Short task.
Reproduce the lines from the one bearing "const bumper = new THREE.Group();" through the one bearing "obj.parent = None", inclusive. Copy them exactly; include no other line.

Given information.
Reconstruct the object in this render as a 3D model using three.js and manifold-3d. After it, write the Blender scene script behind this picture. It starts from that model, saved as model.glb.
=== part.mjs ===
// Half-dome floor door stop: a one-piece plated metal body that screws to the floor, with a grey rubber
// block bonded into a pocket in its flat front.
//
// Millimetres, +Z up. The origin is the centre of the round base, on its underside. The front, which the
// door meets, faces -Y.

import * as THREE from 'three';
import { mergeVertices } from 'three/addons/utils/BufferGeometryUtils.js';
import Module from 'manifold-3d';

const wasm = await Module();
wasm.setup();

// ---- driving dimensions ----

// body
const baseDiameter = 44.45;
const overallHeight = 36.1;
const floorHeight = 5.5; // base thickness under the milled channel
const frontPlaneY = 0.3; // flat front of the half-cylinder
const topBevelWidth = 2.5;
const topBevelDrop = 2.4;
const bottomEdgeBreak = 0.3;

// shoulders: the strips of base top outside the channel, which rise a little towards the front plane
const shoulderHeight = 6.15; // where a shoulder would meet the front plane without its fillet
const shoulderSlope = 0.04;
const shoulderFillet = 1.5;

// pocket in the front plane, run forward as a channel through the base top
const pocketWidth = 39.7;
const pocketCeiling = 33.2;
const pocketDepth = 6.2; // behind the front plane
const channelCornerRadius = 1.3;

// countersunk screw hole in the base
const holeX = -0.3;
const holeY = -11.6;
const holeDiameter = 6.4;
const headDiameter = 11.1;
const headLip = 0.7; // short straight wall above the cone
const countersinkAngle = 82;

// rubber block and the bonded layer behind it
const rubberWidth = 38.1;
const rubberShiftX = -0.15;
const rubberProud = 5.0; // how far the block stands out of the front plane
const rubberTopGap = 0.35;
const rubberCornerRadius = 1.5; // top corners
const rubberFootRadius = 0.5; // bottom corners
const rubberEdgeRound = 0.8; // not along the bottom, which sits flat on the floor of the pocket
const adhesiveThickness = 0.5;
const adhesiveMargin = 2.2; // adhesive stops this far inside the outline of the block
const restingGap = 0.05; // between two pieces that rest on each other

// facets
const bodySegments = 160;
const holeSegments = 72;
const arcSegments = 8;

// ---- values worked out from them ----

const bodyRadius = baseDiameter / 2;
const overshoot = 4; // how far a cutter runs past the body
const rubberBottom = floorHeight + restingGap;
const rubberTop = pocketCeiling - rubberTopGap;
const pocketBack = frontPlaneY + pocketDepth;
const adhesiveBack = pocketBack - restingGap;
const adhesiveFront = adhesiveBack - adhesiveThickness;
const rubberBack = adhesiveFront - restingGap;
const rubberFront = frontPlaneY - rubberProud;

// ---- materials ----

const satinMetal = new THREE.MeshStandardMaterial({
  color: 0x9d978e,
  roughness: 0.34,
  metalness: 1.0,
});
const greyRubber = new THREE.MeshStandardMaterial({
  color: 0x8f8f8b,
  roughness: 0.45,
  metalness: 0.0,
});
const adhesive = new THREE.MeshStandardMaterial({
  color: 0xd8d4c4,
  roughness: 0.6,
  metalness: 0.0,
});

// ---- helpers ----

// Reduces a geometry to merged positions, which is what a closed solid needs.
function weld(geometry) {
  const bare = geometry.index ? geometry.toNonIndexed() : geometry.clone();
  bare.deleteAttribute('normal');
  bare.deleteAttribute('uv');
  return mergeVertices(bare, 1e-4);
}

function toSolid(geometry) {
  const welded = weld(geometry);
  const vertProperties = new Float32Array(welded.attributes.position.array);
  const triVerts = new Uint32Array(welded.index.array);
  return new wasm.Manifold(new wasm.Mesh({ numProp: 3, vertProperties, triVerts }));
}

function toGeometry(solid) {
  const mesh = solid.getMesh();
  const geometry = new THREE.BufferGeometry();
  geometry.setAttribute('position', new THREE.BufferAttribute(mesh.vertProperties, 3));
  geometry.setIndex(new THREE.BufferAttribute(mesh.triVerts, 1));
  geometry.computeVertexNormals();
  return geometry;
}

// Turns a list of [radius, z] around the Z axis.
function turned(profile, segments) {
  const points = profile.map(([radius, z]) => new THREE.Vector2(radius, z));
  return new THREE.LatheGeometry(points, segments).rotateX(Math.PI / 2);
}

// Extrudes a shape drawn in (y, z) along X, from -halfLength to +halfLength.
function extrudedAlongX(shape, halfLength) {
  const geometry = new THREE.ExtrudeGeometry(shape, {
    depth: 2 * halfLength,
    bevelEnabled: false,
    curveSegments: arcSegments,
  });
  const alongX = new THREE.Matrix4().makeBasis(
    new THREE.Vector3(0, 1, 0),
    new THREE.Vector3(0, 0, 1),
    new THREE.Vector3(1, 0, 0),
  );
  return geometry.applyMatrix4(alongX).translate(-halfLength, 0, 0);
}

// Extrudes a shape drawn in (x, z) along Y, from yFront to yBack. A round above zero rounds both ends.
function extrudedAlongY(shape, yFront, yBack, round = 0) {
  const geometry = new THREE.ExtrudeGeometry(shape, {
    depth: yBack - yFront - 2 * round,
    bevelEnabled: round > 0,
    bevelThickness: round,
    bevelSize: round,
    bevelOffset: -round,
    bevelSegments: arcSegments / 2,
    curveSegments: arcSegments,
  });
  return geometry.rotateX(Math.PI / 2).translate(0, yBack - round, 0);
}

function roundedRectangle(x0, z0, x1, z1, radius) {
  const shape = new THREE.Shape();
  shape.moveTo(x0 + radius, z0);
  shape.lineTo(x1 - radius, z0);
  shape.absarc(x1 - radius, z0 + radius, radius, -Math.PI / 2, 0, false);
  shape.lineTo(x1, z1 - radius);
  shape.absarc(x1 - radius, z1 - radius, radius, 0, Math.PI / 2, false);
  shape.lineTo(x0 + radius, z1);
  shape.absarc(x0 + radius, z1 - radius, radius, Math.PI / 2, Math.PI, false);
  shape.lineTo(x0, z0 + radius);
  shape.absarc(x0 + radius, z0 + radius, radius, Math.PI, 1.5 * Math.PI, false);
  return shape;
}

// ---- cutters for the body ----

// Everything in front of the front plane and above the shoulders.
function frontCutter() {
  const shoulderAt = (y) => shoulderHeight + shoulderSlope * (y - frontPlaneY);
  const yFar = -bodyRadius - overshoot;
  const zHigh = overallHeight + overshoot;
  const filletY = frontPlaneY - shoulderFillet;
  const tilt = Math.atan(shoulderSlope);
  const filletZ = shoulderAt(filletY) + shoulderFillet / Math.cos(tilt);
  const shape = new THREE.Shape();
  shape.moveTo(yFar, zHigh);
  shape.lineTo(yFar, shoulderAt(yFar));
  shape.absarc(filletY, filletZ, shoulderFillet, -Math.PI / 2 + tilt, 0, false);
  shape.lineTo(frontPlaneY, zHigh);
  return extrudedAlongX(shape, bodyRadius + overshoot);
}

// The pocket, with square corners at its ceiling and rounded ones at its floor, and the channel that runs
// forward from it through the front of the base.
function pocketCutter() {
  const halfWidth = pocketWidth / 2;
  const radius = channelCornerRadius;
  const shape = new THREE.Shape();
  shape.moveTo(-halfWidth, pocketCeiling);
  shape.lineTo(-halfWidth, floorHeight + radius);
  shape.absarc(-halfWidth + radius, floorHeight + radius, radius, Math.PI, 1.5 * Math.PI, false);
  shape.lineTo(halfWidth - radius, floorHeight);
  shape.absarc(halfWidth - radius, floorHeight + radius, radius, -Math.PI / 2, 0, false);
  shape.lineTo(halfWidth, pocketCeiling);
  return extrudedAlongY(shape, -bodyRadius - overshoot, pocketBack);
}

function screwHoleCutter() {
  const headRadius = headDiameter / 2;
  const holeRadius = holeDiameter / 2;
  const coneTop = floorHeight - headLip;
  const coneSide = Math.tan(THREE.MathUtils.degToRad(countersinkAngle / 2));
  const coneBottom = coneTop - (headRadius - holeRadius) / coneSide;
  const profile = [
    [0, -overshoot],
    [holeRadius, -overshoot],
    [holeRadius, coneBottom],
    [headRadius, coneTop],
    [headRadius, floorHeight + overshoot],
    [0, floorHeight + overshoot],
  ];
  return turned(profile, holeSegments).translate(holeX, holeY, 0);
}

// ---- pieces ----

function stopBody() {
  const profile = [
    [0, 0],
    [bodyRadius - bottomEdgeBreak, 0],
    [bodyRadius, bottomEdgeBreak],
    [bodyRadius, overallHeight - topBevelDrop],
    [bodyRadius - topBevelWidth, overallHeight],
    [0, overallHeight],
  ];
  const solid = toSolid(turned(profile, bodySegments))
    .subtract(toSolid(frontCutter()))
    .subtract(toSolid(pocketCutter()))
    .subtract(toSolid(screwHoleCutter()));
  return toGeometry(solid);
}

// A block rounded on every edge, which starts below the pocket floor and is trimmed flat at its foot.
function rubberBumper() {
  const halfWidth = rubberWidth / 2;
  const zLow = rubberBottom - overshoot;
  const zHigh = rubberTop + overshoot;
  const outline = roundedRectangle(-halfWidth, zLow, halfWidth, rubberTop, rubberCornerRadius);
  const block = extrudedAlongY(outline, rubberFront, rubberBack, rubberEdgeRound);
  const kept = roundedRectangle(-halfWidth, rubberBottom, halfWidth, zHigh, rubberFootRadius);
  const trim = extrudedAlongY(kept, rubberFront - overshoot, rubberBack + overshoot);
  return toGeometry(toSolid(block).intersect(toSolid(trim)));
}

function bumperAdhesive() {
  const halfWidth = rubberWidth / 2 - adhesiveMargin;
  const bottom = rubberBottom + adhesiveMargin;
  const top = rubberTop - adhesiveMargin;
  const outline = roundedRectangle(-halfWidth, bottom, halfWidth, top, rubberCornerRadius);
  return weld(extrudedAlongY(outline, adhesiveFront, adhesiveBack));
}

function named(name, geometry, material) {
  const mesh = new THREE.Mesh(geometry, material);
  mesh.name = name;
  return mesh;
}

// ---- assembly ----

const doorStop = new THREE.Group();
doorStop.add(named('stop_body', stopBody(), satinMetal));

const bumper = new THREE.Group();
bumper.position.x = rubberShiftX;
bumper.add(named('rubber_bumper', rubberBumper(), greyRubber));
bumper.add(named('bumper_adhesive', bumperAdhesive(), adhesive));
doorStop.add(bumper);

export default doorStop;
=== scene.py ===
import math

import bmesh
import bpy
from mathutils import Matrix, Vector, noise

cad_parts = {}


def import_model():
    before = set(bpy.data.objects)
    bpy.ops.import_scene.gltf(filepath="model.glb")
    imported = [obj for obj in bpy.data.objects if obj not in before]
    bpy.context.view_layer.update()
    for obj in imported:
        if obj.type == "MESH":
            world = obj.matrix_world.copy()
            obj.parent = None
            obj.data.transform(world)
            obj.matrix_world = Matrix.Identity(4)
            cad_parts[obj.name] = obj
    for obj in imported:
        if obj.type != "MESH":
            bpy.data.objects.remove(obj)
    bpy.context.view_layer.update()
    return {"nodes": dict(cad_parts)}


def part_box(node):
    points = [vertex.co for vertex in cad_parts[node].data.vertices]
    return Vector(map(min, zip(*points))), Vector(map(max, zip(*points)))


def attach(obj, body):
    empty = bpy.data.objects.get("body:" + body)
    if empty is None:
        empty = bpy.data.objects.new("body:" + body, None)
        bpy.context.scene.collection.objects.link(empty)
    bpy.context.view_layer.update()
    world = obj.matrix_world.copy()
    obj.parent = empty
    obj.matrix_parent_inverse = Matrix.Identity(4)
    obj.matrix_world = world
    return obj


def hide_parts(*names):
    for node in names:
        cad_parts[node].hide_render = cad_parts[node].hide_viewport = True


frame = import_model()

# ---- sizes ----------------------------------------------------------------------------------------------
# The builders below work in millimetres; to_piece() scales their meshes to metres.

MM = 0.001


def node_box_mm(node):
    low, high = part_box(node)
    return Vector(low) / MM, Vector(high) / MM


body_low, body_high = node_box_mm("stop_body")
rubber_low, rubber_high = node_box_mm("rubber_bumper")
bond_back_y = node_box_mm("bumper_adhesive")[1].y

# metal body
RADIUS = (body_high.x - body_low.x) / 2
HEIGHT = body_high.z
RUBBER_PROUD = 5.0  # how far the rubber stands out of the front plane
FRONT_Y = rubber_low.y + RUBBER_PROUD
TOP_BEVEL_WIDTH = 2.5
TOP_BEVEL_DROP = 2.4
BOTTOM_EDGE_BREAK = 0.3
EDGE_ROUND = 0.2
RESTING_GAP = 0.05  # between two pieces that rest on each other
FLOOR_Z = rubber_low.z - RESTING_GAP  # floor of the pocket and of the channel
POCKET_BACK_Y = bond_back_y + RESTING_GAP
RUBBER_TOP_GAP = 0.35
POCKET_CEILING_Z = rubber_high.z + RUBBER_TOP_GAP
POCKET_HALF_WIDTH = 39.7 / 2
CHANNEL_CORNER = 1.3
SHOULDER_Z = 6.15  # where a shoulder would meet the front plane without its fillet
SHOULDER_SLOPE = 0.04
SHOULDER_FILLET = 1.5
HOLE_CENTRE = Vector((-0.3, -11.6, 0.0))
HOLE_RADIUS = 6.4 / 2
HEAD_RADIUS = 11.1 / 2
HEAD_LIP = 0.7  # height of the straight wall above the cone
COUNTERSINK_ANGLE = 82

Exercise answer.
const bumper = new THREE.Group();
bumper.position.x = rubberShiftX;
bumper.add(named('rubber_bumper', rubberBumper(), greyRubber));
bumper.add(named('bumper_adhesive', bumperAdhesive(), adhesive));
doorStop.add(bumper);

export default doorStop;
=== scene.py ===
import math

import bmesh
import bpy
from mathutils import Matrix, Vector, noise

cad_parts = {}


def import_model():
    before = set(bpy.data.objects)
    bpy.ops.import_scene.gltf(filepath="model.glb")
    imported = [obj for obj in bpy.data.objects if obj not in before]
    bpy.context.view_layer.update()
    for obj in imported:
        if obj.type == "MESH":
            world = obj.matrix_world.copy()
            obj.parent = None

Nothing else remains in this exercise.